A drawer, box or bag filled with different objects, which your baby can take out and put back.
- A handbag filled with safe items such as a scarf, a soft nailbrush, a squeaky toy or rattle.
- A cardboard box filled with soft toys and textured fabrics.
- Wooden spoons to bang on pots and pans.
- Balls, building blocks, musical instruments, plastic containers that fit together, plastic tea sets and other age-appropriate toys.
Toys have the advantage of being safe and specially adapted to your baby’s age and stage of development. Your baby will look at them, listen to the sounds that they make, touch, smell and taste them, which builds neural pathways in the brain and develops intelligence.
Your baby will also want to understand how the world works by exploring the environment on their own terms. You can set the stage by making the environment safe and by providing tools to support and extend their mobility, thinking and reasoning skills. The following resources may be helpful:
Toys that can be pulled around the furniture.
- Stroller trucks that can be pushed while walking.
- Tunnels that can be crawled through.
- Cushions or pillows that can be crawled over or around.
- Toy cars that can be crawled after or rolled across the floor.
A ball will encourage a whole range of mobility skills as well as hand-eye coordination and sensory exploration. Balls that are lightweight, bouncy or make playful sounds can provide an endless source of amusement and fun.

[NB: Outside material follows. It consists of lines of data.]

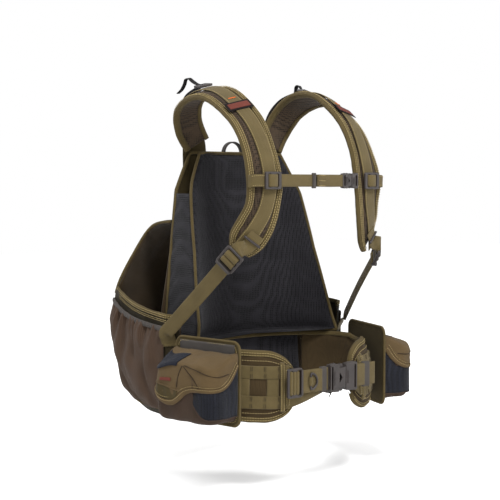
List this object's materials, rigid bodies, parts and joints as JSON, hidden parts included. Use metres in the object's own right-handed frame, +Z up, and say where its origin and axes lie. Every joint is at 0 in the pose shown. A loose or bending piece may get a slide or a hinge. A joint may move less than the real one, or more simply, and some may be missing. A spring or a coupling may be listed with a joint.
{
  "type": "strap vest with game bag",
  "caption": "Strap vest with padded shoulder harness, hip belt, two belt pouches and a side-loading rear game bag.",
  "frame": {"origin": "centre of the waist opening, halfway up the hip belt at the wearer's sides", "axes": "+Z up the wearer's body, the wearer faces -Y, the wearer's left is +X"},
  "size_m": [0.5062, 0.4669, 0.5788],
  "materials": {
    "bag_cloth": "coated woven nylon",
    "bag_lining": "coated lining",
    "black_mesh": "spacer mesh",
    "brown_cordura": "woven nylon",
    "dark_webbing": "woven webbing",
    "grey_elastic": "knitted elastic",
    "grey_plastic": "moulded acetal",
    "lid_tan": "woven nylon",
    "olive_cordura": "woven nylon, satin",
    "olive_webbing": "woven webbing",
    "patch": "woven patch, plain",
    "plastic_sheet": "flat sheet",
    "pouch_brown": "stretch knit and mesh",
    "stretch_brown": "stretch knit",
    "zip_black": "zip tape",
    "zip_metal": "black coated zinc"
  },
  "bodies": {
    "vest": {"back_pad": "black_mesh", "belt_adjuster": "grey_plastic", "belt_buckle_female": "grey_plastic", "belt_keeper_right": "grey_elastic", "belt_web_grid_left": "olive_webbing", "belt_web_grid_right": "olive_webbing", "belt_webbing_right": "olive_webbing", "belt_wing_anchor_left": "olive_webbing", "belt_wing_anchor_right": "olive_webbing", "belt_wing_left": "brown_cordura", "belt_wing_right": "brown_cordura", "d_ring_tab": "olive_webbing", "frame_panel": "olive_cordura", "frame_sheet": "plastic_sheet", "game_bag_gusset_left": "bag_lining", "game_bag_gusset_right": "bag_lining", "game_bag_lining": "bag_lining", "game_bag_side_left": "bag_cloth", "game_bag_side_right": "bag_cloth", "game_bag_wall": "bag_cloth", "haul_loop": "dark_webbing", "ladder_lock_left": "grey_plastic", "ladder_lock_right": "grey_plastic", "load_lifter_webbing_left": "dark_webbing", "load_lifter_webbing_right": "dark_webbing", "lower_strap_left": "olive_webbing", "lower_strap_right": "olive_webbing", "lumbar_pad": "black_mesh", "pouch_back_left": "olive_cordura", "pouch_back_right": "olive_cordura", "pouch_body_left": "pouch_brown", "pouch_body_right": "pouch_brown", "rear_pocket": "bag_cloth", "shoulder_pad_left": "olive_cordura", "shoulder_pad_right": "olive_cordura", "shoulder_webbing_left": "olive_webbing", "shoulder_webbing_right": "olive_webbing", "side_pocket_left": "stretch_brown", "side_pocket_right": "stretch_brown", "sternum_buckle_female": "grey_plastic", "sternum_keeper": "grey_elastic", "sternum_slider_left": "grey_plastic", "sternum_slider_right": "grey_plastic", "sternum_webbing_folds": "olive_webbing", "sternum_webbing_right": "olive_webbing", "strap_patch_left": "patch", "strap_patch_right": "patch", "zip_tape": "zip_black"},
    "sternum_plug": {"sternum_buckle_male": "grey_plastic", "sternum_webbing_left": "olive_webbing"},
    "belt_plug": {"belt_buckle_male": "grey_plastic", "belt_webbing_left": "olive_webbing", "belt_keeper_left": "grey_elastic"},
    "lid_right": {"pouch_lid_right": "lid_tan"},
    "lid_left": {"pouch_lid_left": "lid_tan"},
    "accessory_ring": {"d_ring": "grey_plastic"},
    "zip_slider": {"zip_slider": "zip_metal"},
    "zip_pull": {"zip_pull": "zip_metal"}
  },
  "joints": [
    {"name": "sternum_release", "type": "slide", "parent": "vest", "child": "sternum_plug", "axis": [1, 0, 0], "range_m": [0, 0.013]},
    {"name": "belt_release", "type": "slide", "parent": "vest", "child": "belt_plug", "axis": [1, 0, 0], "range_m": [0, 0.028]},
    {"name": "lid_right_open", "type": "hinge", "parent": "vest", "child": "lid_right", "pos_m": [-0.17516, -0.0238, 0.0512], "axis": [-0.2498, 0.9683, 0], "range_deg": [0, 75]},
    {"name": "lid_left_open", "type": "hinge", "parent": "vest", "child": "lid_left", "pos_m": [0.17516, -0.0238, 0.0512], "axis": [-0.2498, -0.9683, 0], "range_deg": [0, 75]},
    {"name": "ring_swing", "type": "hinge", "parent": "vest", "child": "accessory_ring", "pos_m": [-0.044, -0.1302, -0.002], "axis": [0, 0, 1], "range_deg": [-150, 0]},
    {"name": "zip_travel", "type": "slide", "parent": "vest", "child": "zip_slider", "axis": [1, 0, 0], "range_m": [0, 0.216]},
    {"name": "zip_pull_swing", "type": "hinge", "parent": "zip_slider", "child": "zip_pull", "pos_m": [-0.108, 0.3312, 0.062], "axis": [1, 0, 0], "range_deg": [0, 100]}
  ]
}
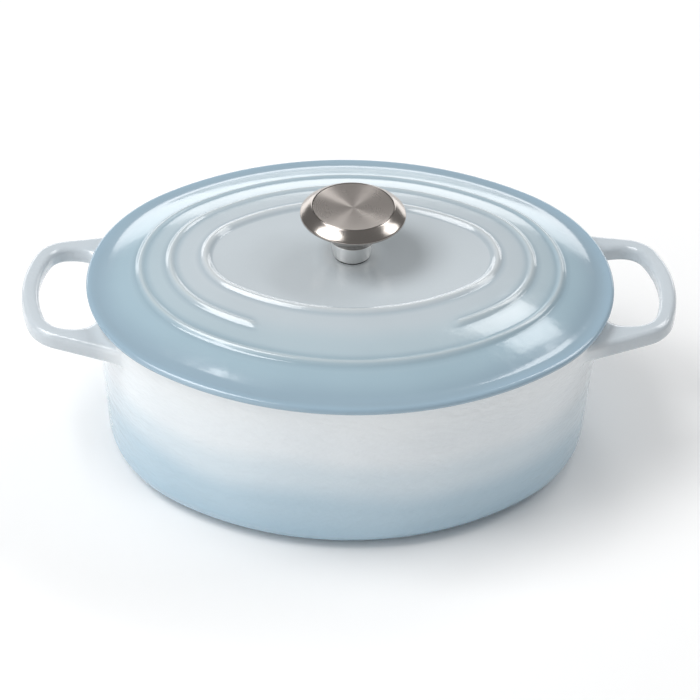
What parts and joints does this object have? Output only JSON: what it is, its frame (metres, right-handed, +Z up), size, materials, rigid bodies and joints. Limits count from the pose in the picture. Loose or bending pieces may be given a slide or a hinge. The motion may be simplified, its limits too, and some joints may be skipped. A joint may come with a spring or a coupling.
{
  "type": "dutch oven",
  "caption": "Oval enamelled cast-iron pot with two loop handles and a shallow domed lid with raised rings and a spun steel knob",
  "frame": {"origin": "Centre of the base, on the surface that the pot stands on", "axes": "+X along the handles, +Y to the back, +Z up"},
  "size_m": [0.3636, 0.232, 0.1539],
  "materials": {
    "pot_enamel": "glossy pale enamel outside, fading to pale blue towards the base; sand-coloured enamel inside",
    "lid_enamel": "glossy pale blue enamel, paler towards the centre",
    "gasket_rubber": "matt",
    "knob_steel": "spun satin stainless",
    "disc_steel": "circular-brushed stainless",
    "insert_brass": "machined",
    "screw_steel": "bright stainless"
  },
  "bodies": {
    "pot": {"pot": "pot_enamel"},
    "lid": {"lid": "lid_enamel", "knob_gasket": "gasket_rubber", "knob_stem": "knob_steel", "knob_threaded_insert": "insert_brass", "knob_shell": "knob_steel", "knob_top_disc": "disc_steel", "screw_washer": "screw_steel", "lock_washer": "screw_steel", "knob_screw": "screw_steel"}
  },
  "joints": [
    {"name": "lid_lift", "type": "slide", "parent": "pot", "child": "lid", "axis": [0, 0, 1], "range_m": [0, 0.15]}
  ]
}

Free-flow play is serious business, but this does not mean that structured play with carers, family members and friends is any less important. Reading books, singing, playing peek-a-boo, showing your baby how to put rings on a stacker or shapes in a sorter builds social and language skills and provides the emotional security that your baby needs for healthy development. However to fully utilise their ingenuity, creativity and problem solving skills, your baby also needs to explore and make discoveries on their own.